Les prisonniers étaient, somme toute, mieux traités à Moscou, que nous ne l’avions été à Kiev. Les autorités n’étaient pas précisément aimables avec moi, mais je n’avais pas à supporter ces éternelles moqueries, ces injures et ces obscénités qui me faisaient tant souffrir à Kiev, ni ces coups de crosse de fusil... Le commandant et ses aides étaient des hommes de charrue, des paysans obtus, qui avaient lu Karl Marx à tort et à travers, sans comprendre un mot de ses écrits, et s’imaginaient s’être pénétrés de toute sa doctrine. Les gardes au monastère « Androniev » étaient tous des prisonniers de guerre de l’armée de Koltchak, et ils étaient très bons envers les prisonniers. Je causais volontiers avec eux, pour tâcher de me rendre compte de leur état d’esprit vis à vis des Soviets, des « Blancs » et de Koltchak. Hélas ! l’impression que me laissait chacune de ces conversations n’était guère rassurante. Ils n’étaient pas partisans du communisme, couvraient d’injures les bolchévistes et les blâmaient sévèrement pour leur cruauté... mais ils étaient d’une indifférence profonde à l’égard des « Blancs » et n’avaient, à vrai dire, aucune opinion politique.
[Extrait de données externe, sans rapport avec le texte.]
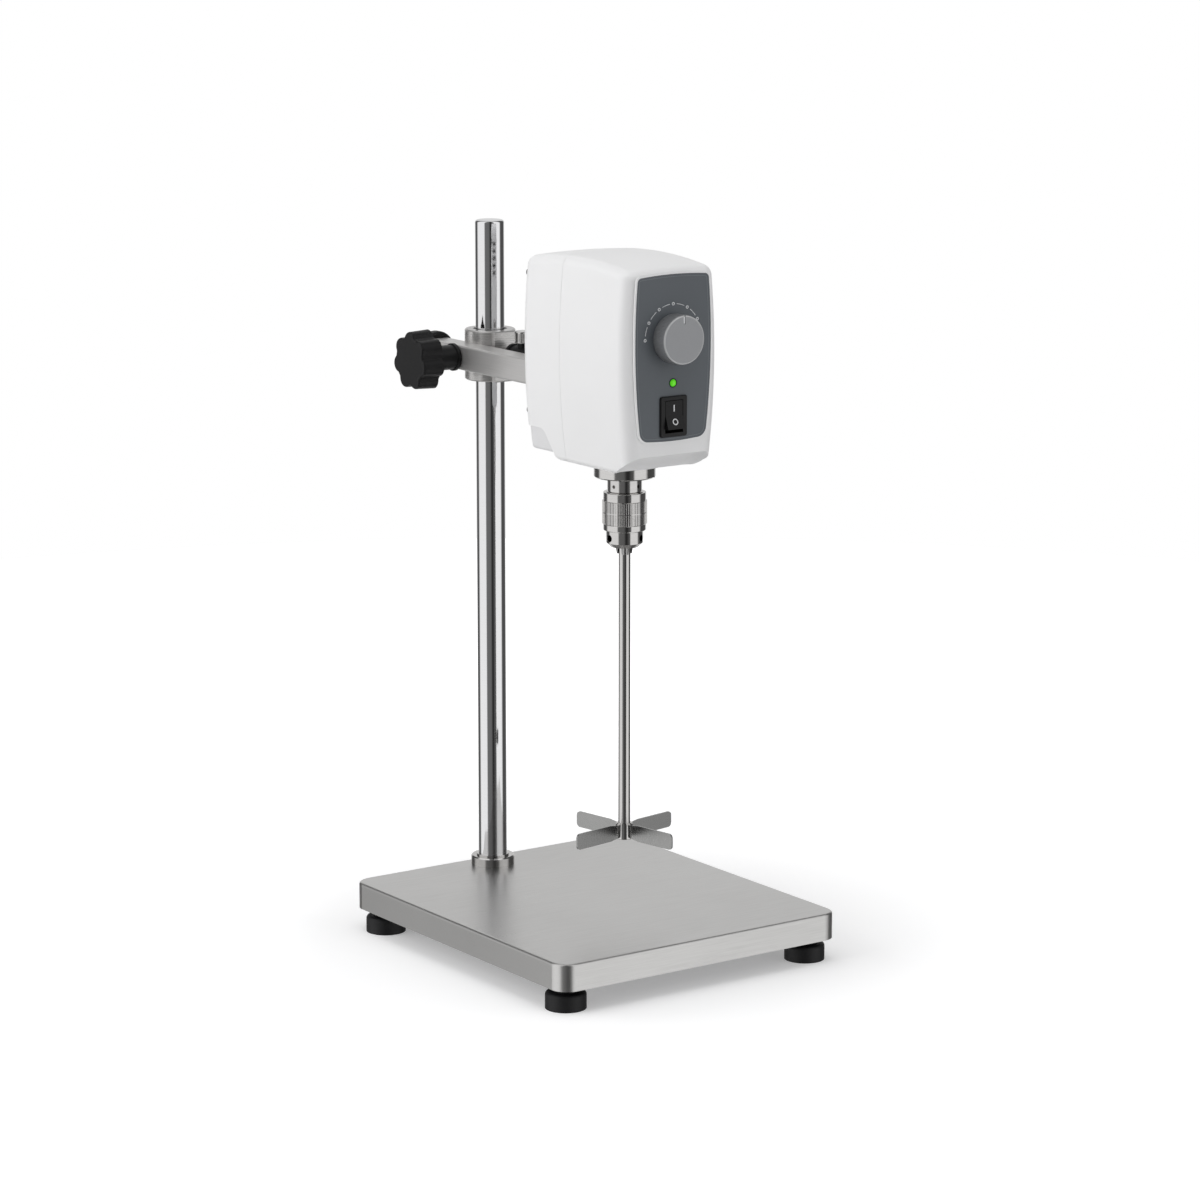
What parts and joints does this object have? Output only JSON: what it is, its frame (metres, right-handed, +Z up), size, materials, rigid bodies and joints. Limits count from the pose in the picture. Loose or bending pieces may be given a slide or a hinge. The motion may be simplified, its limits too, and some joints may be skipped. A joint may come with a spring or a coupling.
{
  "type": "overhead stirrer",
  "caption": "Laboratory overhead stirrer: motor head with keyed chuck and paddle impeller, clamped to a column on a weighted base.",
  "frame": {"origin": "on the bench, under the middle of the outer box's footprint", "axes": "+Z up the column, control panel facing -Y, column at +Y, +X to the right seen from the front"},
  "size_m": [0.228, 0.2812, 0.4905],
  "materials": {
    "stainless": "brushed",
    "iron": "rough",
    "rod_steel": "polished",
    "bright_steel": "satin",
    "dark_steel": "satin",
    "ring_metal": "satin",
    "black_plastic": "matte",
    "white_plastic": "satin",
    "cover_plastic": "matte",
    "panel_blue_grey": "matte",
    "knob_silver": "satin",
    "lamp_green": "gloss",
    "rocker_black": "satin",
    "copper": "enamelled",
    "brass": "turned",
    "magnet": "plated",
    "aluminium": "machined",
    "board_green": "coated"
  },
  "bodies": {
    "stand": {"base_cover": "stainless", "base_core": "iron", "column_rod": "rod_steel", "column_bolt": "dark_steel", "column_collar": "bright_steel"},
    "foot_front_left": {"foot_pad_front_left": "black_plastic", "foot_stud_front_left": "bright_steel"},
    "foot_front_right": {"foot_pad_front_right": "black_plastic", "foot_stud_front_right": "bright_steel"},
    "foot_rear_left": {"foot_pad_rear_left": "black_plastic", "foot_stud_rear_left": "bright_steel"},
    "foot_rear_right": {"foot_pad_rear_right": "black_plastic", "foot_stud_rear_right": "bright_steel"},
    "carriage": {"guide_bush": "black_plastic"},
    "head": {"clamp_ring": "ring_metal", "arm_bar": "bright_steel", "arm_stop": "black_plastic", "support_rod": "bright_steel", "support_collar": "black_plastic", "front_shell": "white_plastic", "rear_shell": "white_plastic", "arm_bracket": "aluminium", "bracket_screws": "dark_steel", "case_screws": "dark_steel", "inlet_cover": "cover_plastic", "power_inlet": "black_plastic", "control_panel": "panel_blue_grey", "potentiometer": "black_plastic", "led_lens": "lamp_green", "switch_body": "black_plastic", "bearing_flange": "bright_steel", "flange_screws": "dark_steel", "bearings": "bright_steel", "motor_frame": "aluminium", "stator_core": "dark_steel", "stator_coils": "copper", "control_board": "board_green", "board_posts": "brass", "board_parts": "black_plastic"},
    "clamp_pad": {"clamp_tip": "brass"},
    "star_knob": {"star_knob": "black_plastic", "clamp_screw": "bright_steel"},
    "lock_screw": {"lock_screw": "bright_steel"},
    "speed_dial": {"speed_knob": "knob_silver", "dial_shaft": "bright_steel"},
    "rocker": {"rocker": "rocker_black"},
    "spindle": {"spindle": "bright_steel", "bearing_races": "bright_steel", "rotor_core": "dark_steel", "rotor_magnets": "magnet", "chuck_body": "bright_steel", "stirring_shaft": "bright_steel", "impeller_hub": "bright_steel", "impeller_blades": "bright_steel"},
    "chuck_sleeve": {"chuck_sleeve": "bright_steel", "chuck_nut": "dark_steel"},
    "jaw_1": {"jaw_1": "dark_steel"},
    "jaw_2": {"jaw_2": "dark_steel"},
    "jaw_3": {"jaw_3": "dark_steel"}
  },
  "joints": [
    {"name": "foot_front_left_slide", "type": "slide", "parent": "stand", "child": "foot_front_left", "axis": [0, 0, 1], "range_m": [-0.004, 0]},
    {"name": "foot_front_right_slide", "type": "slide", "parent": "stand", "child": "foot_front_right", "axis": [0, 0, 1], "range_m": [-0.004, 0]},
    {"name": "foot_rear_left_slide", "type": "slide", "parent": "stand", "child": "foot_rear_left", "axis": [0, 0, 1], "range_m": [-0.004, 0]},
    {"name": "foot_rear_right_slide", "type": "slide", "parent": "stand", "child": "foot_rear_right", "axis": [0, 0, 1], "range_m": [-0.004, 0]},
    {"name": "head_height", "type": "slide", "parent": "stand", "child": "carriage", "axis": [0, 0, 1], "range_m": [-0.045, 0.07]},
    {"name": "head_swivel", "type": "hinge", "parent": "carriage", "child": "head", "pos_m": [-0.0086, 0.0996, 0.398], "axis": [0, 0, 1], "continuous": true},
    {"name": "clamp_pad_slide", "type": "slide", "parent": "head", "child": "clamp_pad", "axis": [-1, 0, 0], "range_m": [0, 0.0025]},
    {"name": "star_knob_turn", "type": "hinge", "parent": "clamp_pad", "child": "star_knob", "pos_m": [-0.06, 0.0996, 0.398], "axis": [-1, 0, 0], "range_deg": [0, 720]},
    {"name": "lock_screw_turn", "type": "hinge", "parent": "head", "child": "lock_screw", "pos_m": [-0.0086, 0.0586, 0.41], "axis": [0, 0, 1], "range_deg": [0, 360]},
    {"name": "speed_dial_turn", "type": "hinge", "parent": "head", "child": "speed_dial", "pos_m": [-0.0086, -0.1211, 0.433], "axis": [0, -1, 0], "range_deg": [-90, 90]},
    {"name": "rocker_tilt", "type": "hinge", "parent": "head", "child": "rocker", "pos_m": [-0.0086, -0.1116, 0.3819], "axis": [1, 0, 0], "range_deg": [0, 20]},
    {"name": "spindle_spin", "type": "hinge", "parent": "head", "child": "spindle", "pos_m": [-0.0086, -0.0611, 0.3], "axis": [0, 0, 1], "continuous": true},
    {"name": "sleeve_turn", "type": "hinge", "parent": "spindle", "child": "chuck_sleeve", "pos_m": [-0.0086, -0.0611, 0.31], "axis": [0, 0, -1], "range_deg": [0, 1080]},
    {"name": "jaw_1_slide", "type": "slide", "parent": "spindle", "child": "jaw_1", "axis": [0.2079, 0, 0.9781], "range_m": [0, 0.0048]},
    {"name": "jaw_2_slide", "type": "slide", "parent": "spindle", "child": "jaw_2", "axis": [-0.104, 0.1801, 0.9781], "range_m": [0, 0.005]},
    {"name": "jaw_3_slide", "type": "slide", "parent": "spindle", "child": "jaw_3", "axis": [-0.104, -0.1801, 0.9781], "range_m": [0, 0.005]}
  ],
  "couplings": [
    {"joint": "star_knob_turn", "follows": "clamp_pad_slide", "rad_per_m": 5026.5},
    {"joint": "sleeve_turn", "follows": "jaw_1_slide", "rad_per_m": 3926.9},
    {"joint": "jaw_2_slide", "follows": "jaw_1_slide", "ratio": 1},
    {"joint": "jaw_3_slide", "follows": "jaw_1_slide", "ratio": 1}
  ]
}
On leur avait promis la terre des « poméshtchiks » (propriétaires fonciers), — ils y tenaient de toutes leurs forces, — tout le reste leur était indifférent. Quant aux opérations militaires, l’un d’entre eux, un garçon assez intelligent et plus développé que les autres, me dit un jour :

— En réalité, peu nous importe de combattre pour les uns ou pour les autres, pour les « Rouges, » ou pour les « Blancs. » Lorsque Koltchak avait la veine, et que nous trouvions plus de profit à servir sous son drapeau, nous étions de son côté. Lorsque les Rouges avaient le dessus, nous allions à eux. Moi qui vous parle, j’ai passé sept fois des uns aux autres, et je connais un camarade qui l’a fait neuf fois.

Pouvait-on espérer la victoire des « Blancs » dans des conditions pareilles, lorsque leurs armées, à l’exception des « éléments conscients, » étaient formées d’hommes de cette trempe ?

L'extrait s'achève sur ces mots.